David I. Kanell, born in New Haven, CT, in 1952, grew up in an observant Jewish home and attended Orthodox Hebrew school. With family members long a part of New Haven’s commercial growth (butcher, grocer, baker, railroad station master, even a judge), Dave took great pride in his Jewish and New Haven heritage. He also valued being just two generations removed from Vilna, Lithuania, as his grandparents were immigrants, so glad to be Americans that some adopted July 4 as their official birth date.
Attending the University of Hartford, then the University of New Hampshire, and finally Lyndon State College, Dave devoted his study of history to the Jews of America and their links to Israel. Discovering personal connections among the American gunrunners of the Haganah and Irgun, Dave interviewed half a dozen of the men who’d used this route to support the newborn Jewish nation, and wrote of them in his senior thesis. Discovering in the process that the books he needed for information about Jews and their lives and impact were often printed in small editions or simply not accessible, he began a lifelong collection of printed work that documented and celebrated Jewish life, including the birth and struggles of Zionism, as well as literature translated from the Yiddish, Jews around the world (Japan, Russia, Canada, South America, France), and the battles and effects of the two World Wars and the Shoa. He took a special interest in the artwork and music of children at Terezien (Theresienstadt), as well as in the “rescuers” of the wartime era. He resolutely documented antisemitism and those who labored against it.
First at the University of New Hampshire and then for two decades at Lyndon State College in Vermont, Dave devoted his working hours to college students and their lives, heading the residential staff and training resident assistants and head residents. He also shared leadership of the local Jewish community, nurturing the Conference on Rural Judaism in New England and for some 40 years leading the very mixed-heritage Congregation Beth El in many forms. In communication daily with other Jewish leaders and authors, especially Julius Lester, his collaborations continued to the last day of his life.
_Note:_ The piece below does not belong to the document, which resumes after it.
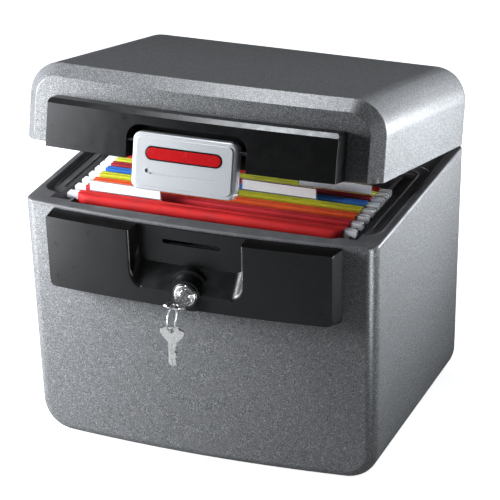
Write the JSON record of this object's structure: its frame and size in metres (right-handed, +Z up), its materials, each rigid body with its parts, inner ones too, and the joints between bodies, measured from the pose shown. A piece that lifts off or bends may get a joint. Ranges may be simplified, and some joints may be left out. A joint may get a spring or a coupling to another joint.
{
  "type": "fireproof document box",
  "caption": "Insulated speckled grey box with a bowed front, a hinged lid standing ajar, a central pull latch, a key lock with keys, and hanging folders inside.",
  "frame": {"origin": "centre of the body's flat underside", "axes": "+Z up, -Y towards the bowed front with the latch and lock, +X to the right as seen from the front; the hinge line runs along X at the rear"},
  "size_m": [0.395, 0.3938, 0.4209],
  "materials": {
    "speckled_case": "satin",
    "fire_insulation": "matte",
    "inner_moulding": "satin",
    "black_panel": "satin",
    "gasket": "matte",
    "latch_face": "satin",
    "badge": "gloss",
    "chrome": "polished",
    "bezel": "satin",
    "zinc_steel": "satin",
    "key_metal": "satin",
    "label_card": "matte",
    "label_clear": "gloss",
    "folder_rod": "satin",
    "folder_red": "matte",
    "folder_crimson": "matte",
    "folder_orange": "matte",
    "folder_olive": "matte",
    "folder_blue": "matte",
    "folder_maroon": "matte",
    "folder_lime": "matte",
    "folder_scarlet": "matte"
  },
  "bodies": {
    "body": {"body_shell": "speckled_case", "body_insulation": "fire_insulation", "body_liner": "inner_moulding", "body_rim": "inner_moulding", "body_front_panel": "black_panel", "strike_plate": "zinc_steel", "lock_housing": "chrome", "lock_bezel": "bezel", "lock_nut": "zinc_steel", "hinge_leaf_body_left": "zinc_steel", "hinge_leaf_body_right": "zinc_steel", "hinge_pin_left": "zinc_steel", "hinge_pin_right": "zinc_steel"},
    "lid": {"lid_shell": "speckled_case", "lid_insulation": "fire_insulation", "lid_liner": "inner_moulding", "lid_gasket": "gasket", "lid_front_panel": "black_panel", "hinge_leaf_lid_left": "zinc_steel", "hinge_leaf_lid_right": "zinc_steel", "latch_pin": "zinc_steel", "latch_spring": "zinc_steel"},
    "latch": {"latch_handle": "latch_face", "latch_badge": "badge", "latch_hook": "zinc_steel"},
    "lock": {"lock_plug": "chrome", "lock_cam": "zinc_steel", "key_in_lock": "key_metal"},
    "key_ring": {"key_ring": "chrome"},
    "spare_key": {"spare_key": "key_metal"},
    "folder_1": {"folder_1_pocket": "folder_red", "folder_1_front_rod": "folder_rod", "folder_1_rear_rod": "folder_rod", "label_tab_front": "label_card"},
    "folder_2": {"folder_2_pocket": "folder_crimson", "folder_2_front_rod": "folder_rod", "folder_2_rear_rod": "folder_rod"},
    "folder_3": {"folder_3_pocket": "folder_orange", "folder_3_front_rod": "folder_rod", "folder_3_rear_rod": "folder_rod"},
    "folder_4": {"folder_4_pocket": "folder_olive", "folder_4_front_rod": "folder_rod", "folder_4_rear_rod": "folder_rod", "label_tab_middle": "label_card"},
    "folder_5": {"folder_5_pocket": "folder_blue", "folder_5_front_rod": "folder_rod", "folder_5_rear_rod": "folder_rod"},
    "folder_6": {"folder_6_pocket": "folder_maroon", "folder_6_front_rod": "folder_rod", "folder_6_rear_rod": "folder_rod", "label_tab_right": "label_card"},
    "folder_7": {"folder_7_pocket": "folder_lime", "folder_7_front_rod": "folder_rod", "folder_7_rear_rod": "folder_rod", "label_tab_clear": "label_clear"},
    "folder_8": {"folder_8_pocket": "folder_scarlet", "folder_8_front_rod": "folder_rod", "folder_8_rear_rod": "folder_rod"}
  },
  "joints": [
    {"name": "lid_hinge", "type": "hinge", "parent": "body", "child": "lid", "pos_m": [0, 0.1507, 0.274], "axis": [-1, 0, 0], "range_deg": [-12.75, 80]},
    {"name": "latch_pivot", "type": "hinge", "parent": "lid", "child": "latch", "pos_m": [0, -0.16334, 0.36556], "axis": [-1, 0, 0], "range_deg": [-11, 25], "stiffness_Nm_per_rad": 0.3},
    {"name": "lock_turn", "type": "hinge", "parent": "body", "child": "lock", "pos_m": [0, -0.15753, 0.2065], "axis": [0, -1, 0], "range_deg": [0, 90]},
    {"name": "key_ring_swing", "type": "hinge", "parent": "lock", "child": "key_ring", "pos_m": [0, -0.21749, 0.2075], "axis": [0, -1, 0], "range_deg": [-20, 20]},
    {"name": "spare_key_swing", "type": "hinge", "parent": "key_ring", "child": "spare_key", "pos_m": [0, -0.21749, 0.1839], "axis": [0, -1, 0], "range_deg": [-25, 25]},
    {"name": "folder_1_slide", "type": "slide", "parent": "body", "child": "folder_1", "axis": [0, 1, 0], "range_m": [-0.008, 0.0105]},
    {"name": "folder_2_slide", "type": "slide", "parent": "body", "child": "folder_2", "axis": [0, 1, 0], "range_m": [-0.0105, 0.0092]},
    {"name": "folder_3_slide", "type": "slide", "parent": "body", "child": "folder_3", "axis": [0, 1, 0], "range_m": [-0.0092, 0.0078]},
    {"name": "folder_4_slide", "type": "slide", "parent": "body", "child": "folder_4", "axis": [0, 1, 0], "range_m": [-0.0078, 0.0064]},
    {"name": "folder_5_slide", "type": "slide", "parent": "body", "child": "folder_5", "axis": [0, 1, 0], "range_m": [-0.0064, 0.005]},
    {"name": "folder_6_slide", "type": "slide", "parent": "body", "child": "folder_6", "axis": [0, 1, 0], "range_m": [-0.005, 0.0036]},
    {"name": "folder_7_slide", "type": "slide", "parent": "body", "child": "folder_7", "axis": [0, 1, 0], "range_m": [-0.0036, 0.0022]},
    {"name": "folder_8_slide", "type": "slide", "parent": "body", "child": "folder_8", "axis": [0, 1, 0], "range_m": [-0.0022, 0.046]}
  ]
}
Dave’s marriage to Beth (born Elizabeth Lancy Minden; author of young adult novels and other books under the name Beth Kanell) at age 50 established a partnership of books, book-related travel, and much joy through Dave’s officially “retired” years. When David died at home in Vermont of cancer at age 67 in the spring of 2019, he left behind a collection of some 20,000 books, many of them signed and warmly inscribed by the authors during the couple’s travels and correspondence. May his name be a blessing to those who remember and benefit from his passion and generosity, and his commitment to what it is to be a Jew.